◆ Information supplied ◆
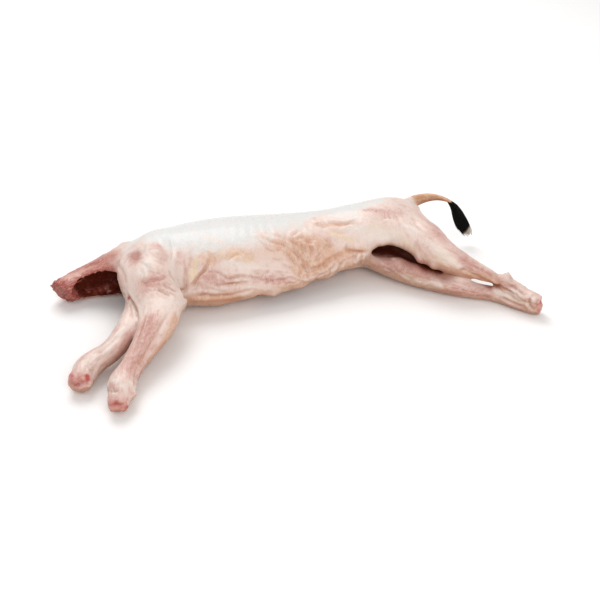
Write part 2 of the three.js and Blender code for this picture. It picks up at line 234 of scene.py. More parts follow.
# Colour patches of each mark: places along one, its reach, and how strong it is.
PATCHES = {
    # Painted orange-brown shade: on the ribs, in the flank's creases, under the brisket and the forearm,
    # and round the groin.
    "warm_shade": [
      ([(206, 255), (226, 254), (246, 257)], 13, 0.95), ([(210, 262), (196, 282)], 8, 0.6),
      ([(262, 238), (288, 250)], 9, 0.55), ([(262, 248), (300, 262), (320, 246)], 26, 0.45),
      ([(292, 244), (304, 264)], 19, 0.7), ([(304, 240), (331, 250)], 15, 0.6),
      ([(300, 271), (325, 265)], 10, 0.95), ([(346, 252), (320, 263)], 9, 0.9),
      ([(316, 224), (334, 225), (357, 222)], 7, 0.75), ([(350, 250), (380, 247), (402, 255)], 8, 0.85),
      ([(192, 299), (238, 298)], 9, 1.0), ([(255, 291), (300, 285)], 8, 0.6),
      ([(404, 257), (440, 271), (458, 274)], 6, 0.6), ([(468, 274), (500, 287)], 8, 1.0),
      ([(176, 318), (150, 362)], 10, 0.95), ([(340, 262), (352, 262)], 12, 0.6)],
    "pink": [
      ([(134.5, 258)], 13, 1.0), ([(156, 277), (150, 284)], 16, 0.85), ([(165, 263)], 11, 0.4),
      ([(118, 262), (121, 282)], 13, 0.45), ([(152, 318), (130, 368)], 16, 0.8),
      ([(133, 332), (110, 366)], 13, 0.6), ([(116, 402)], 15, 0.6), ([(77, 380)], 13, 0.65),
      ([(133, 394)], 7, 0.7), ([(203, 278), (228, 281)], 13, 0.6), ([(255, 278), (287, 281)], 9, 0.7),
      ([(362, 209.5), (381, 211)], 7, 0.75), ([(392, 212), (407, 227)], 18, 0.15),
      ([(420, 216), (442, 238)], 14, 0.5), ([(466, 262), (498, 282)], 12, 0.85),
      ([(383, 262), (424, 273)], 17, 0.75), ([(430, 287), (488, 292)], 12, 0.7), ([(514, 286)], 6, 0.8),
      ([(140, 284), (150, 299)], 12, 0.4), ([(160, 245), (165, 258)], 10, 0.4),
      ([(182, 238), (180, 262)], 7, 0.4), ([(145, 244), (158, 243)], 9, 0.35),
      ([(372, 214), (398, 213)], 12, 0.5)],
    # Pale membrane; some patches are painted highlights: the shoulder's ridge, the near kneecap, the belly
    # flap's edge, the far knee and the hock.
    "pale": [
      ([(147, 262), (143, 273)], 8, 0.9), ([(150, 231), (163, 238), (168, 250)], 9, 0.8),
      ([(172, 236), (172, 250), (171, 262)], 5, 0.9), ([(404, 226), (424, 240)], 12, 0.6),
      ([(170, 262), (178, 284)], 9, 0.65), ([(147, 300), (173, 310)], 12, 0.5), ([(181, 303)], 9, 0.7),
      ([(112, 378), (121, 388)], 13, 0.6), ([(97, 356), (84, 368)], 12, 0.55),
      ([(128, 325), (106, 350)], 9, 0.8), ([(226, 264), (256, 267)], 8, 0.95),
      ([(250, 286), (287, 290)], 4, 0.9), ([(352, 230), (394, 240)], 16, 0.75),
      ([(434, 245), (450, 260)], 12, 0.75), ([(459, 267)], 5, 1.0), ([(513, 291), (517, 296)], 8, 1.0),
      ([(506, 277)], 5, 0.7), ([(408, 200), (418, 204), (427, 210)], 3.5, 0.9),
      ([(406, 277), (420, 282), (438, 287)], 9, 1.0), ([(359, 255), (357, 263)], 3.5, 0.9),
      ([(332, 269), (330, 276)], 3.5, 0.8), ([(130, 382), (134, 388)], 4, 0.7),
      ([(118, 288), (122, 300)], 8, 0.5), ([(497, 291), (508, 296), (522, 303)], 5, 0.9),
      ([(520, 288), (530, 294)], 4, 0.8), ([(81, 388), (85, 386)], 5, 1.0),
      ([(535, 298), (531, 302), (532, 308), (536, 311)], 4.5, 1.0)],
    # Purplish-pink muscle, partly painted shade: in the shoulder's hollow and under the near thigh's edge.
    "mauve_and_shade": [
      ([(146, 290), (166, 297)], 7, 0.25), ([(150, 330), (140, 348)], 10, 0.4),
      ([(134, 254), (135, 261)], 12, 1.0), ([(497, 285), (511, 288), (526, 294)], 5, 0.7),
      ([(516, 304), (528, 308)], 6, 0.5), ([(388, 262), (412, 268), (430, 275)], 9, 0.5),
      ([(160, 272), (152, 284)], 14, 0.5), ([(165, 262), (160, 256)], 8, 0.3),
      ([(205, 277), (218, 278)], 9, 0.5), ([(428, 218), (440, 234)], 11, 0.5),
      ([(124, 300), (131, 318)], 5, 0.5), ([(111, 384), (119, 392)], 5, 0.5), ([(466, 260)], 7, 0.45),
      ([(128, 366), (136, 356)], 9, 0.45), ([(117, 357), (128, 348)], 6, 0.6)],
    "fat": [
      ([(196, 261), (192, 278)], 8, 0.8), ([(440, 250), (453, 262)], 11, 0.7),
      ([(372, 230), (402, 240)], 17, 0.6), ([(332, 232), (352, 240)], 11, 0.6),
      ([(212, 248), (250, 262)], 15, 0.5), ([(412, 248), (440, 262)], 11, 0.4), ([(90, 385)], 6, 0.75),
      ([(122, 402)], 4, 0.5)],
    # Whitish membrane, and painted highlights among the patches: the sheen on the shoulder, the far knee
    # and the hock.
    "white_and_highlight": [
      ([(356, 229), (392, 237)], 15, 0.3), ([(410, 280), (436, 285)], 9, 0.3),
      ([(513, 291), (518, 296)], 6, 0.5), ([(150, 232), (163, 237)], 7, 0.4),
      ([(146, 264), (144, 272)], 5, 0.4), ([(166, 303), (176, 300)], 6, 0.35)],
    "shadow": [
      ([(374, 254), (390, 256), (410, 263), (436, 272)], 10, 0.6), ([(482, 284), (498, 286)], 5, 0.8)],
    # Painted shade along the groin's slot.
    "dark": [([(373, 251), (388, 251), (402, 257), (422, 266), (440, 272)], 6.5, 0.9)],
    "red": [
      ([(72, 270), (90, 262), (112, 256)], 20, 0.62),
      ([(73, 287), (84, 277), (101, 270), (112, 271), (117, 280)], 9, 0.85),
      ([(70, 272), (84, 266), (96, 262)], 12, 0.5), ([(104, 262)], 6, 0.5)],
    "gore": [
      ([(128.5, 298)], 3.5, 1.0), ([(116, 403)], 3.6, 0.8), ([(108, 401), (124, 405)], 8, 0.36),
      ([(127, 407), (125, 411)], 3.0, 0.6), ([(68, 375), (72, 376)], 3.4, 0.7),
      ([(70, 380), (88, 378)], 8, 0.36), ([(87, 375.5), (88, 380)], 3.2, 0.75),
      ([(75, 386), (79, 385)], 2.2, 0.5), ([(515, 287)], 3.5, 0.4), ([(541, 302)], 3.6, 0.7),
      ([(538, 300), (541, 309)], 8, 0.36), ([(538, 310)], 2.6, 0.4), ([(104, 369)], 5.0, 0.35)],
    "cut": [
      ([(110, 404), (122, 407)], 10, 0.85), ([(70, 376), (78, 384), (86, 380)], 9, 0.9),
      ([(541, 301), (540, 309)], 9, 0.85)],
}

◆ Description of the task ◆
All of the data needs to be printed once more, exactly.

◆ Exercise solution ◆
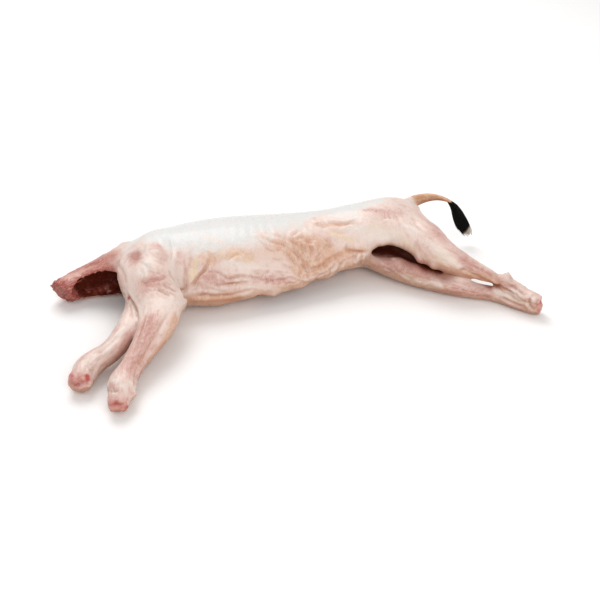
Write part 2 of the three.js and Blender code for this picture. It picks up at line 234 of scene.py. More parts follow.
# Colour patches of each mark: places along one, its reach, and how strong it is.
PATCHES = {
    # Painted orange-brown shade: on the ribs, in the flank's creases, under the brisket and the forearm,
    # and round the groin.
    "warm_shade": [
      ([(206, 255), (226, 254), (246, 257)], 13, 0.95), ([(210, 262), (196, 282)], 8, 0.6),
      ([(262, 238), (288, 250)], 9, 0.55), ([(262, 248), (300, 262), (320, 246)], 26, 0.45),
      ([(292, 244), (304, 264)], 19, 0.7), ([(304, 240), (331, 250)], 15, 0.6),
      ([(300, 271), (325, 265)], 10, 0.95), ([(346, 252), (320, 263)], 9, 0.9),
      ([(316, 224), (334, 225), (357, 222)], 7, 0.75), ([(350, 250), (380, 247), (402, 255)], 8, 0.85),
      ([(192, 299), (238, 298)], 9, 1.0), ([(255, 291), (300, 285)], 8, 0.6),
      ([(404, 257), (440, 271), (458, 274)], 6, 0.6), ([(468, 274), (500, 287)], 8, 1.0),
      ([(176, 318), (150, 362)], 10, 0.95), ([(340, 262), (352, 262)], 12, 0.6)],
    "pink": [
      ([(134.5, 258)], 13, 1.0), ([(156, 277), (150, 284)], 16, 0.85), ([(165, 263)], 11, 0.4),
      ([(118, 262), (121, 282)], 13, 0.45), ([(152, 318), (130, 368)], 16, 0.8),
      ([(133, 332), (110, 366)], 13, 0.6), ([(116, 402)], 15, 0.6), ([(77, 380)], 13, 0.65),
      ([(133, 394)], 7, 0.7), ([(203, 278), (228, 281)], 13, 0.6), ([(255, 278), (287, 281)], 9, 0.7),
      ([(362, 209.5), (381, 211)], 7, 0.75), ([(392, 212), (407, 227)], 18, 0.15),
      ([(420, 216), (442, 238)], 14, 0.5), ([(466, 262), (498, 282)], 12, 0.85),
      ([(383, 262), (424, 273)], 17, 0.75), ([(430, 287), (488, 292)], 12, 0.7), ([(514, 286)], 6, 0.8),
      ([(140, 284), (150, 299)], 12, 0.4), ([(160, 245), (165, 258)], 10, 0.4),
      ([(182, 238), (180, 262)], 7, 0.4), ([(145, 244), (158, 243)], 9, 0.35),
      ([(372, 214), (398, 213)], 12, 0.5)],
    # Pale membrane; some patches are painted highlights: the shoulder's ridge, the near kneecap, the belly
    # flap's edge, the far knee and the hock.
    "pale": [
      ([(147, 262), (143, 273)], 8, 0.9), ([(150, 231), (163, 238), (168, 250)], 9, 0.8),
      ([(172, 236), (172, 250), (171, 262)], 5, 0.9), ([(404, 226), (424, 240)], 12, 0.6),
      ([(170, 262), (178, 284)], 9, 0.65), ([(147, 300), (173, 310)], 12, 0.5), ([(181, 303)], 9, 0.7),
      ([(112, 378), (121, 388)], 13, 0.6), ([(97, 356), (84, 368)], 12, 0.55),
      ([(128, 325), (106, 350)], 9, 0.8), ([(226, 264), (256, 267)], 8, 0.95),
      ([(250, 286), (287, 290)], 4, 0.9), ([(352, 230), (394, 240)], 16, 0.75),
      ([(434, 245), (450, 260)], 12, 0.75), ([(459, 267)], 5, 1.0), ([(513, 291), (517, 296)], 8, 1.0),
      ([(506, 277)], 5, 0.7), ([(408, 200), (418, 204), (427, 210)], 3.5, 0.9),
      ([(406, 277), (420, 282), (438, 287)], 9, 1.0), ([(359, 255), (357, 263)], 3.5, 0.9),
      ([(332, 269), (330, 276)], 3.5, 0.8), ([(130, 382), (134, 388)], 4, 0.7),
      ([(118, 288), (122, 300)], 8, 0.5), ([(497, 291), (508, 296), (522, 303)], 5, 0.9),
      ([(520, 288), (530, 294)], 4, 0.8), ([(81, 388), (85, 386)], 5, 1.0),
      ([(535, 298), (531, 302), (532, 308), (536, 311)], 4.5, 1.0)],
    # Purplish-pink muscle, partly painted shade: in the shoulder's hollow and under the near thigh's edge.
    "mauve_and_shade": [
      ([(146, 290), (166, 297)], 7, 0.25), ([(150, 330), (140, 348)], 10, 0.4),
      ([(134, 254), (135, 261)], 12, 1.0), ([(497, 285), (511, 288), (526, 294)], 5, 0.7),
      ([(516, 304), (528, 308)], 6, 0.5), ([(388, 262), (412, 268), (430, 275)], 9, 0.5),
      ([(160, 272), (152, 284)], 14, 0.5), ([(165, 262), (160, 256)], 8, 0.3),
      ([(205, 277), (218, 278)], 9, 0.5), ([(428, 218), (440, 234)], 11, 0.5),
      ([(124, 300), (131, 318)], 5, 0.5), ([(111, 384), (119, 392)], 5, 0.5), ([(466, 260)], 7, 0.45),
      ([(128, 366), (136, 356)], 9, 0.45), ([(117, 357), (128, 348)], 6, 0.6)],
    "fat": [
      ([(196, 261), (192, 278)], 8, 0.8), ([(440, 250), (453, 262)], 11, 0.7),
      ([(372, 230), (402, 240)], 17, 0.6), ([(332, 232), (352, 240)], 11, 0.6),
      ([(212, 248), (250, 262)], 15, 0.5), ([(412, 248), (440, 262)], 11, 0.4), ([(90, 385)], 6, 0.75),
      ([(122, 402)], 4, 0.5)],
    # Whitish membrane, and painted highlights among the patches: the sheen on the shoulder, the far knee
    # and the hock.
    "white_and_highlight": [
      ([(356, 229), (392, 237)], 15, 0.3), ([(410, 280), (436, 285)], 9, 0.3),
      ([(513, 291), (518, 296)], 6, 0.5), ([(150, 232), (163, 237)], 7, 0.4),
      ([(146, 264), (144, 272)], 5, 0.4), ([(166, 303), (176, 300)], 6, 0.35)],
    "shadow": [
      ([(374, 254), (390, 256), (410, 263), (436, 272)], 10, 0.6), ([(482, 284), (498, 286)], 5, 0.8)],
    # Painted shade along the groin's slot.
    "dark": [([(373, 251), (388, 251), (402, 257), (422, 266), (440, 272)], 6.5, 0.9)],
    "red": [
      ([(72, 270), (90, 262), (112, 256)], 20, 0.62),
      ([(73, 287), (84, 277), (101, 270), (112, 271), (117, 280)], 9, 0.85),
      ([(70, 272), (84, 266), (96, 262)], 12, 0.5), ([(104, 262)], 6, 0.5)],
    "gore": [
      ([(128.5, 298)], 3.5, 1.0), ([(116, 403)], 3.6, 0.8), ([(108, 401), (124, 405)], 8, 0.36),
      ([(127, 407), (125, 411)], 3.0, 0.6), ([(68, 375), (72, 376)], 3.4, 0.7),
      ([(70, 380), (88, 378)], 8, 0.36), ([(87, 375.5), (88, 380)], 3.2, 0.75),
      ([(75, 386), (79, 385)], 2.2, 0.5), ([(515, 287)], 3.5, 0.4), ([(541, 302)], 3.6, 0.7),
      ([(538, 300), (541, 309)], 8, 0.36), ([(538, 310)], 2.6, 0.4), ([(104, 369)], 5.0, 0.35)],
    "cut": [
      ([(110, 404), (122, 407)], 10, 0.85), ([(70, 376), (78, 384), (86, 380)], 9, 0.9),
      ([(541, 301), (540, 309)], 9, 0.85)],
}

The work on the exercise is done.